▶

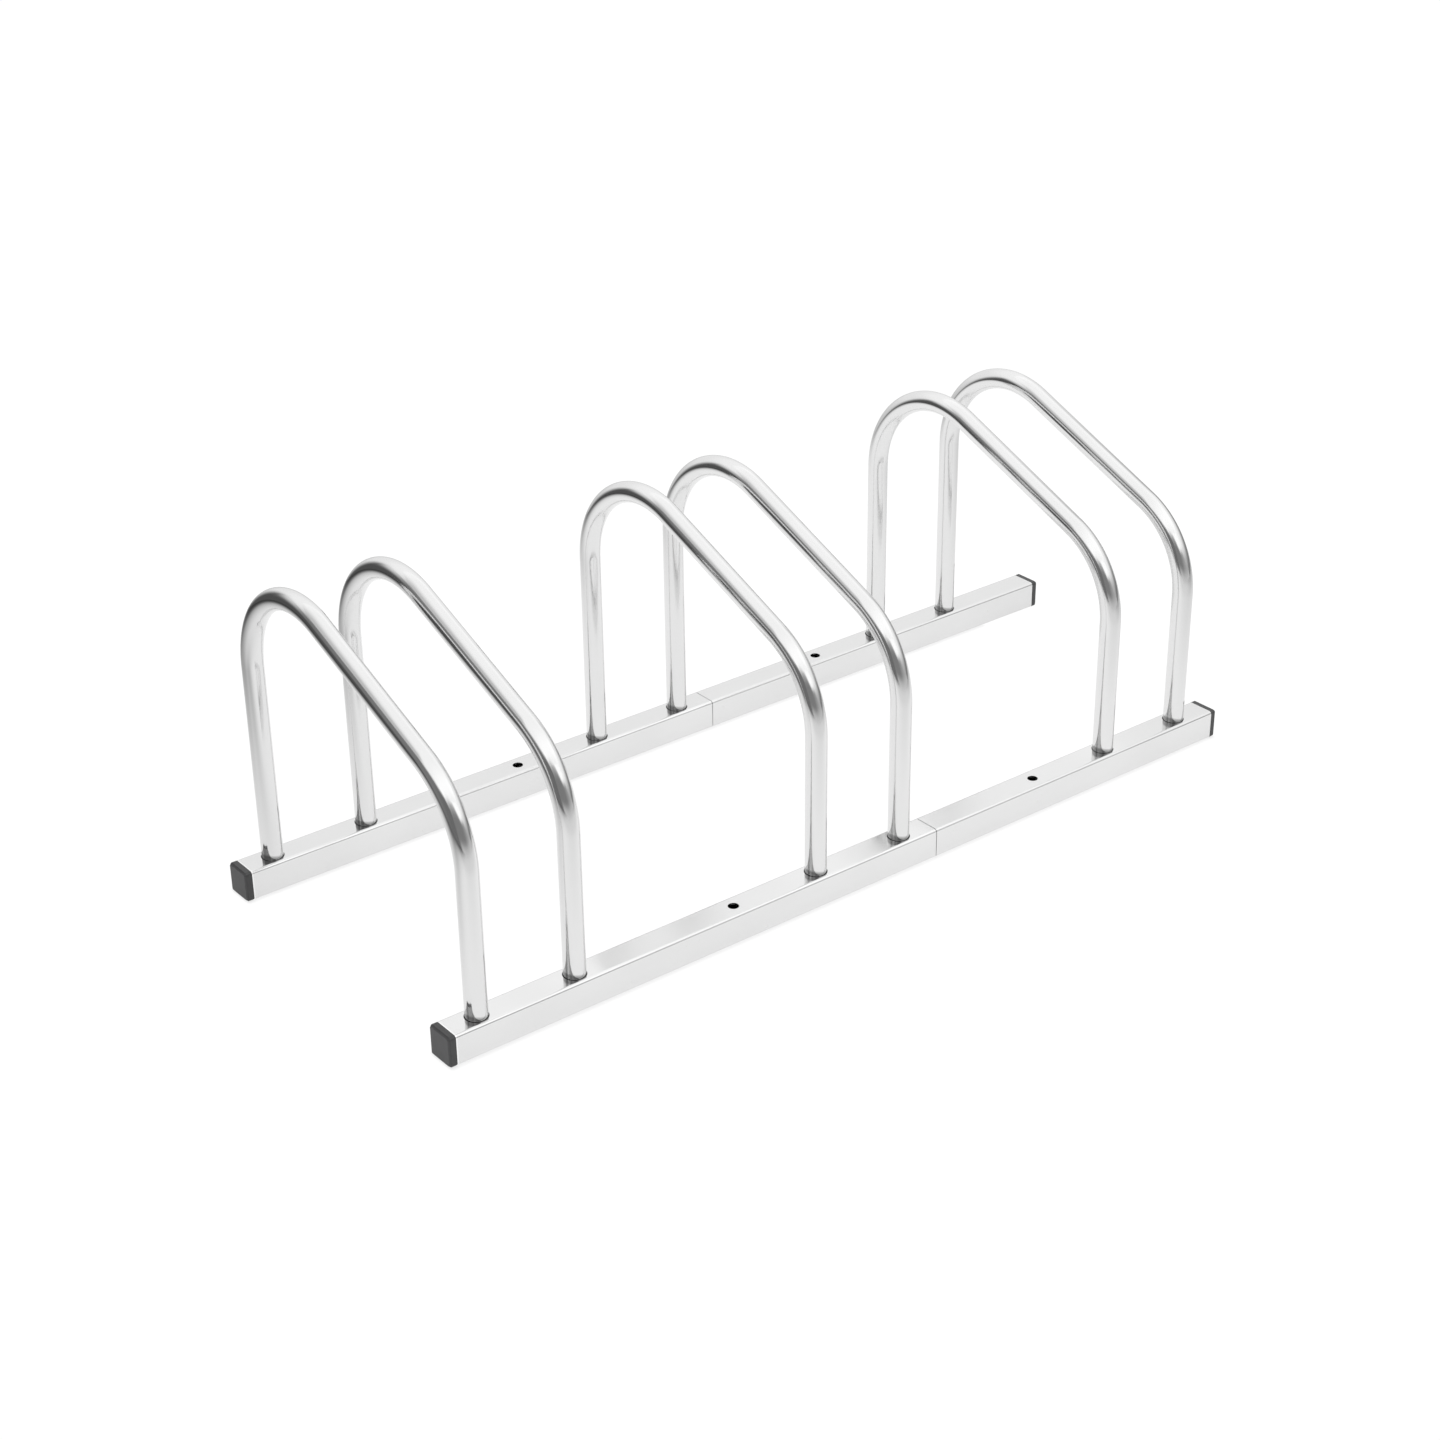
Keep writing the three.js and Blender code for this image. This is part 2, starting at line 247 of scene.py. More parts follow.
def plated_hoop_steel(rail_top):
    """Bright plated tube: faint drawing lines, cloudy gloss, and painted shade that darkens it
    where it enters the rail, reaching higher on one side."""
    material, graph = new_material("plated_hoop_steel")
    place = graph.add("ShaderNodeAttribute", {"attribute_name": "tube_place"}, None, "Vector")
    lines = graph.noise(place, (1, 1, 0.012), 900, detail=4)
    clouds = graph.noise(place, (1, 1, 0.5), 34, detail=3)
    waves = graph.noise(place, (1, 1, 0.2), 40, detail=1)
    specks = graph.step(graph.noise(place, (1, 1, 0.6), 520, detail=2), 0.7, 0.82)
    tone = graph.mixed_colour(clouds, grey(0.8), grey(0.84))
    tone = graph.mixed_colour(specks * 0.2, tone, grey(0.68))
    # Painted shade: the tube is darkened just above the rail, higher on one side.
    across, _, _ = graph.parts(place)
    _, _, up = graph.parts(graph.object_place())
    above_rail = up - rail_top + across * FOOT_SHADE_TILT
    foot_shade = graph.step(above_rail, FOOT_SHADE_HEIGHT, FULL_FOOT_SHADE_HEIGHT)
    tone = graph.mixed_colour(foot_shade * 0.85, tone, grey(0.3))
    graph.surface(**{
        "Base Color": tone,
        "Metallic": 1.0,
        "Roughness": 0.065 + lines * 0.05 + clouds * 0.05 + specks * 0.1,
        "Normal": graph.bump(lines * 0.2 + waves * 2.0, strength=0.1, distance=0.02 * MM),
    })
    return material


def plated_rail_steel(feet, near_end):
    """Plated square tube: satin with drawing lines along +X, polished around the hoops' feet,
    and a near-white painted highlight along its sawn near end."""
    material, graph = new_material("plated_rail_steel")
    place = graph.object_place()
    lines = graph.noise(place, (0.012, 1, 1), 1100, detail=4)
    clouds = graph.noise(place, (0.4, 1, 1), 40, detail=3)
    waves = graph.noise(place, (0.25, 1, 1), 45, detail=1)
    specks = graph.step(graph.noise(place, (1, 1, 1), 400, detail=2), 0.68, 0.8)
    tone = graph.mixed_colour(clouds, grey(0.82), grey(0.86))
    tone = graph.mixed_colour(specks * 0.1, tone, grey(0.7))
    along, _, _ = graph.parts(place)
    # Painted highlight: a near-white band along the sawn near end.
    end_highlight = graph.step(along, near_end + END_HIGHLIGHT_WIDTH, near_end + END_HIGHLIGHT_WIDTH / 2)
    tone = graph.mixed_colour(end_highlight, tone, grey(0.99))
    satin = 0.16 + lines * 0.08 + clouds * 0.08 + specks * 0.06
    polished = sum(graph.bell(along, foot, POLISHED_REACH) for foot in feet)
    graph.surface(**{
        "Base Color": tone,
        "Metallic": 1.0,
        "Roughness": graph.blend(polished, satin, 0.06),
        "Normal": graph.bump(lines * 0.25 + waves * 1.5, strength=0.09, distance=0.02 * MM),
    })
    return material


def plain_zinc(name, dark, light, roughness):
    """Plain zinc on the fasteners and the sleeves inside the rails."""
    material, graph = new_material(name)
    place = graph.object_place()
    crystals = graph.noise(place, (1, 1, 1), 700, detail=3, roughness=0.6)
    grime = graph.noise(place, (1, 1, 1), 120, detail=2)
    graph.surface(**{
        "Base Color": graph.mixed_colour(crystals * 0.6 + grime * 0.4, dark, light),
        "Metallic": 1.0,
        "Roughness": roughness + crystals * 0.15,
        "Normal": graph.bump(crystals, strength=0.2, distance=0.03 * MM),
    })
    return material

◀

What the task asks: Count the lines that hold the string "parts", and reply with that number alone.

Worked answer: 4